I’ve tested this on the following but you might also want to test it and implement some error handling.

W7 32
W7 64
W8.1 32
W8.1 64
W10

If you can work it into your app so it runs at the end of your crash detection then that would be even better as the processes will remain running until you run your app again if its only in app.open. If you have it only in app.open at least you won’t end up with a silly number of runaway processes if the user keep restarting your app after crashes.

https://www.dropbox.com/s/pdbit6x5ug1iifx/cefCleaner.xojo_binary_project?dl=0

You can also call it when you want and it will terminate and clean up any htmlviewer webkits (best done when the window is closed and not instantiated)

Hope it helps.

Thank you for this workaround, Julian! I really wish it was not necessary though - this is a pretty large issue, and it really should get fixed asap.
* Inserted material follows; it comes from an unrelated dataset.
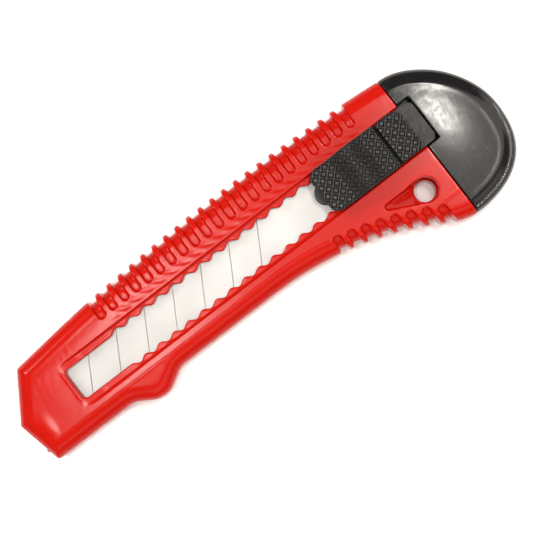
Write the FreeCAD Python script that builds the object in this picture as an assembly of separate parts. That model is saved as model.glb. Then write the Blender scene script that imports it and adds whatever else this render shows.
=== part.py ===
import FreeCAD, Part
import math
import os

# Snap-off blade cutter for 18 mm blades, lying on its flat back.
# Millimetres. +X runs from the blade's mouth to the end cap, +Y from the cutting edge to the
# blade's back, +Z from the flat back to the thumb slider. The origin is under the middle.

V = FreeCAD.Vector
SAME = 1e-6                   # two lengths closer than this are equal
OVERRUN = 1.0                 # how far a cutter passes the surface that it opens
FAR = 100.0                   # outside everything

# ---- driving dimensions: whole knife -------------------------------------------------------
BODY_T = 12.0                 # back face to the front face's plateau
JOINT_X = 57.6                # rear end of the handle, where the end cap starts
TOP_CORNER_X = -72.2          # sharp corners of the outline, before rounding
NOSE_TIP = (-81.1, 6.0)
LOW_CORNER = (-78.0, -8.0)
BELLY_Y = -8.0                # straight lower edge in front of the heel
TOP_START = (-60.7, 21.0)     # long arc along the top edge; straight in front of its start
TOP_CREST = (0.0, 24.65)
TOP_END = (JOINT_X, 22.1)
GUARD_BASE_X = (-51.3, -34.8)   # finger guard: where its flanks leave the lower edge
GUARD_APEX = (-43.1, -12.9)
HEEL_R = 96.4                 # long hollow sweep from the belly to the heel
HEEL_END_X = 49.4
REAR_ANGLE = math.radians(8.0)   # slope left where the heel meets the end cap
TOP_CORNER_R = 2.5
NOSE_TIP_R = 2.2
LOW_CORNER_R = 1.2
GUARD_BASE_R = 6.0
GUARD_APEX_R = 6.9
SHOULDER_R = 4.4              # rolled edge round the front face
BACK_R = 1.8                  # rolled edge round the back

# ---- grip ribs -----------------------------------------------------------------------------
NOTCH_W = 2.4
NOTCH_FLARE = 0.3             # extra half width at the rib tips
RIB_H = 1.35                  # how far the ribs stand proud at the side
NOTCH_DEPTH = 1.1             # below the plateau
TOP_NOTCHES = 22
TOP_NOTCH_X0 = -43.4
TOP_NOTCH_PITCH = 4.186
TOP_NOTCH_END_Y = 15.8
HEEL_NOTCHES = 8
HEEL_NOTCH_X0 = 21.95
HEEL_NOTCH_PITCH = 4.065
HEEL_NOTCH_INSET = 4.9        # inner end of a heel notch, square to the heel sweep

# ---- blade ---------------------------------------------------------------------------------
BLADE_W = 18.0
BLADE_T = 0.5
BLADE_L = 100.0
BLADE_LEAN = math.tan(math.radians(30.0))
SEGMENT = 10.0
SCORES = 7
SCORE_D = 0.12
SCORE_W = 0.3                 # along the blade
EDGE_BEVEL = 1.6              # width of the ground edge
EDGE_T = 0.06                 # thickness left at the cutting edge
PIN_HOLE_R = 1.6
PIN_X = 27.3                  # the slider's post, which the blade hangs on
BLADE_FRONT_X = -66.3         # front end at the blade's middle line

# ---- track in the handle -------------------------------------------------------------------
TRACK_Y = 5.7                 # middle line of blade, slot and slider
RECESS_HALF = 7.05
RECESS_Z = 11.2               # floor of the slider's recess, the top of the rails
RECESS_RAMP_X = (-61.1, -56.1)
SLOT_HALF = 4.8               # slot half width between teeth tips
WAVE_DEPTH = 1.13
WAVE_PITCH = 5.0
WAVE_X0 = -45.2               # first tooth tip
WAVE_COUNT = 21
WINDOW_FRONT_X = -61.4
WINDOW_R = 1.3
RAIL_UNDER_Z = 8.9
BLADE_Z = 8.2                 # underside of the blade
CHANNEL_FLOOR_Z = 8.05
CHANNEL_HALF = BLADE_W / 2 + 0.3
HOLLOW_HALF = 6.8             # saves material under the blade and takes the end cap's plug
HOLLOW_Z = 2.4
HOLLOW_FRONT_X = -60.0        # in front of the slider's post with the blade fully out

# ---- lanyard hole --------------------------------------------------------------------------
HOLE_XY = (49.9, -10.6)
HOLE_R = 3.1
DISH_R = 3.65
DISH_TIP_XY = (38.5, -8.0)
DISH_TIP_R = 0.9
DISH_Z = 8.5
DISH_TIP_Z = 10.6
DISH_FLAT_X = 46.0            # the dish slopes down to here and is level behind

# ---- slider --------------------------------------------------------------------------------
PLATE_GAP = 0.1               # between the slider's plate and the rails
PLATE_T = 1.0
PLATE_HALF = 6.65
SLIDER_FRONT_X = 25.6
PLATE_FRONT_X = 30.0          # stays behind the recess's ramp with the blade fully out
NOSE_R = 3.3
NOSE_Z = 13.0
BUTTON_REAR_X = 48.1
PAD_REAR_X = (49.1, 56.7)
PAD_HALF = 6.7
PAD_Z = 15.8
PAD_CORNER_R = 2.7
TONGUE_END_X = 61.5
TONGUE_R = 2.0
PAD_SPLIT_R = 0.3             # corners of both pads at the groove between them
TRAY_X = 31.3                 # open tray that the button sinks into
TRAY_HALF = 6.9
TRAY_WALL = 0.8
TRAY_Z = 13.3
TRAY_LAP = 0.5                # how far the tray's rear wall stands behind the button
NECK_HALF = 4.6               # runs in the slot, between the teeth tips
NECK_FRONT = (26.4, 37.4)
NECK_REAR = (47.4, 56.4)
NECK_Z = 8.85                 # underside of the front neck, just above the blade
FOOT_X = (46.4, 56.4)         # slides under the rails, behind the blade's rear end
FOOT_HALF = 8.9
FOOT_Z = (8.15, 8.75)
POST_R = 1.5
POST_Z = 8.0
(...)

Thanks for catching and fixing that, Tom - no idea how I messed up the original URL.

I quickly hunted for an API on Windows that would tie a child process existence to its parents
And utterly failed to find one using CreateProcess
It seems that unless you use a JOB CreateProcess (which i assume CEF is using to spawn the child exe’s) can not set up a child process that will die if the parent dies
So if the process that starts things crashes everything is orphaned - exactly what we see happening

A job however can terminate all processes that are part of it from what I can find

As far as I know a job is like a “group” where you organize the processes. If the parent dies, the children still become orphans, but now tied to this “group”. If I do recall, it’s a tool that can be used by the participants to know about each other. So, if you associate a main process and a child process into a “job”, and your child process check for the list of those processes and find yourself alone, it can end itself, as it is orphan. On the other hand, if you group 10 processes in a job, and detect something wrong out of control, you can kill “the job”, so all processes will end at once. @William Yu could investigate and know better.